In the end, we want to make sure that the sales team can accurately articulate the value of your product/solution and are competent in handling objections, and know how to differentiate from alternatives in the market.
Whenever there’s a request for you to ‘create this for the sales team’, go back to the framework and think through which area this new ‘thing’ will impact and how. As requests come in you can categorize them differently and prioritize themaccording to the expected impact.
Easy: approach the effort strategically.
Be clear on the why, what, and how.
1. Start with the goals.
2. Get clear on the jobs to be done.
3. Ladder the tactics up to those.
4. Make sure the corresponding metrics/KPIs of 2 and 3 ladder up to 1
5. Communicate your sales enablement approach holistically: start with the goals and then the strategic plan to get the team to hit them.
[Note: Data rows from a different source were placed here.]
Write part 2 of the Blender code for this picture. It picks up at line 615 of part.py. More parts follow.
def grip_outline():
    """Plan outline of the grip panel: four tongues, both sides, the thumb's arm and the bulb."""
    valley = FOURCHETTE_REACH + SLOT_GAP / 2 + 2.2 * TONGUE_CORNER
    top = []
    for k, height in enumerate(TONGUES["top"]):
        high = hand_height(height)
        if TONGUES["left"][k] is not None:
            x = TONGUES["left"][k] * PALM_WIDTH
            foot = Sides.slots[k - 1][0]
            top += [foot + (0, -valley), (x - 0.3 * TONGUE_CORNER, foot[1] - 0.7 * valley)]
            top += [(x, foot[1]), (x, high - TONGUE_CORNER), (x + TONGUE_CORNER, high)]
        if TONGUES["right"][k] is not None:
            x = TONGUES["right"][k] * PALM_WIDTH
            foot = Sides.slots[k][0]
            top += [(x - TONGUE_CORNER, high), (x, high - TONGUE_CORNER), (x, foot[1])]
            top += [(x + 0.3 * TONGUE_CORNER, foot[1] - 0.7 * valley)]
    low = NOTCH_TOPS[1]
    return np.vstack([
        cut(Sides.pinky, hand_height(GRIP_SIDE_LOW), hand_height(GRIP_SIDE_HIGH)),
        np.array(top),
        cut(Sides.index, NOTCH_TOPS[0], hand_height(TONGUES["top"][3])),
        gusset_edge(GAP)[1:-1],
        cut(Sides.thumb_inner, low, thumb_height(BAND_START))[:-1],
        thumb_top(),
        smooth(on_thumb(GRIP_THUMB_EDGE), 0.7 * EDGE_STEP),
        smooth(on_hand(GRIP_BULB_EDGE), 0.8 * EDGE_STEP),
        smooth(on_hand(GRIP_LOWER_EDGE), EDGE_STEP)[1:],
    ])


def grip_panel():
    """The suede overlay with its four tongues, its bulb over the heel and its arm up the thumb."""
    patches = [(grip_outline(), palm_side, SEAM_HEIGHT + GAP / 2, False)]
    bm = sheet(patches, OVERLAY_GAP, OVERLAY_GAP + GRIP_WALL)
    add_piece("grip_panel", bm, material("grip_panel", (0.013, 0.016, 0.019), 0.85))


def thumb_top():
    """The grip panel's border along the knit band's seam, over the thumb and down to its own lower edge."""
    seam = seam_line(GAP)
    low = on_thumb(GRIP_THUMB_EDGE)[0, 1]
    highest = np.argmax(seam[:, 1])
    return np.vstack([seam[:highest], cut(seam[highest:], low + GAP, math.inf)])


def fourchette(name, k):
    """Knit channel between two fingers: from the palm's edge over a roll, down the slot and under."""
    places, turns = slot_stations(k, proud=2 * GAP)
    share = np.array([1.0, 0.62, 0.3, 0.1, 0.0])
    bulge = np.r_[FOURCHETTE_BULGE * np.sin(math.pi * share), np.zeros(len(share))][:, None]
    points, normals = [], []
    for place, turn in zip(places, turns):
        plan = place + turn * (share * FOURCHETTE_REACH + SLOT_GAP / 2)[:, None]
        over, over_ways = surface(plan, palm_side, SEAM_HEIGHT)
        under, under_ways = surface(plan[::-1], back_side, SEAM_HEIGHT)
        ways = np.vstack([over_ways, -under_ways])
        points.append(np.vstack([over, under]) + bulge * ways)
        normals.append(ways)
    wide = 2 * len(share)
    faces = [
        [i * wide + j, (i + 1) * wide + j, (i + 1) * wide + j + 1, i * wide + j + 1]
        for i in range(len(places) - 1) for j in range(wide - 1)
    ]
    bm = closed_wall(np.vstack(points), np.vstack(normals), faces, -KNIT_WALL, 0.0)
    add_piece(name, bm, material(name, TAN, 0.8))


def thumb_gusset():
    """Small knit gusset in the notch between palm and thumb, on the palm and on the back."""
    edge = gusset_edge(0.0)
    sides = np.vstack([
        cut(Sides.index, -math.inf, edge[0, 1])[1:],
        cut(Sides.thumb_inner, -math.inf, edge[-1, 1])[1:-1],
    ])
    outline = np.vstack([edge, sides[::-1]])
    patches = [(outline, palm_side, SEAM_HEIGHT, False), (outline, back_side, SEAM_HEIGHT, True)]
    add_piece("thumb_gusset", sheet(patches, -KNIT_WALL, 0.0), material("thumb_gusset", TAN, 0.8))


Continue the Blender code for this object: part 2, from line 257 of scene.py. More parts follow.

Great question! Firstly I question the assertion here. there is NOTHING wrong with a tactical list of activties. Sales enablement owns time-to-productivity. If that means doing a preset task list, that is not necessarily a bad thing. In terms of swimming more upstream I would suggest getting more specific about the definition of time to productivty. Is it the first deal, the first 10 deals, the fist $1M booked etc. To articulate the differences you need to dig into the value each milestone provides to the business. From there you can adjust format. Online vs 1:1 vs group. frequency like bootcamp, ad-hoc, peer based etc.
Sales enablement requires buy-in from the top sales and marketing leadership. It must have a strategic view of the business -
1. segments
2. regions
3. business and technical sellers
4. partners
5. programs by product
6. Communications
7. Calendar of things that come aligned to the business - programmatically aligned to region or segment or both.
Like every other program -- this needs Budget $$, program managers who execute well, understand the learning abilities and time constraints of who need access to the content, when.
To do it well and do it scalable -- needs good leadership who will partner across the company to bring it to fruition.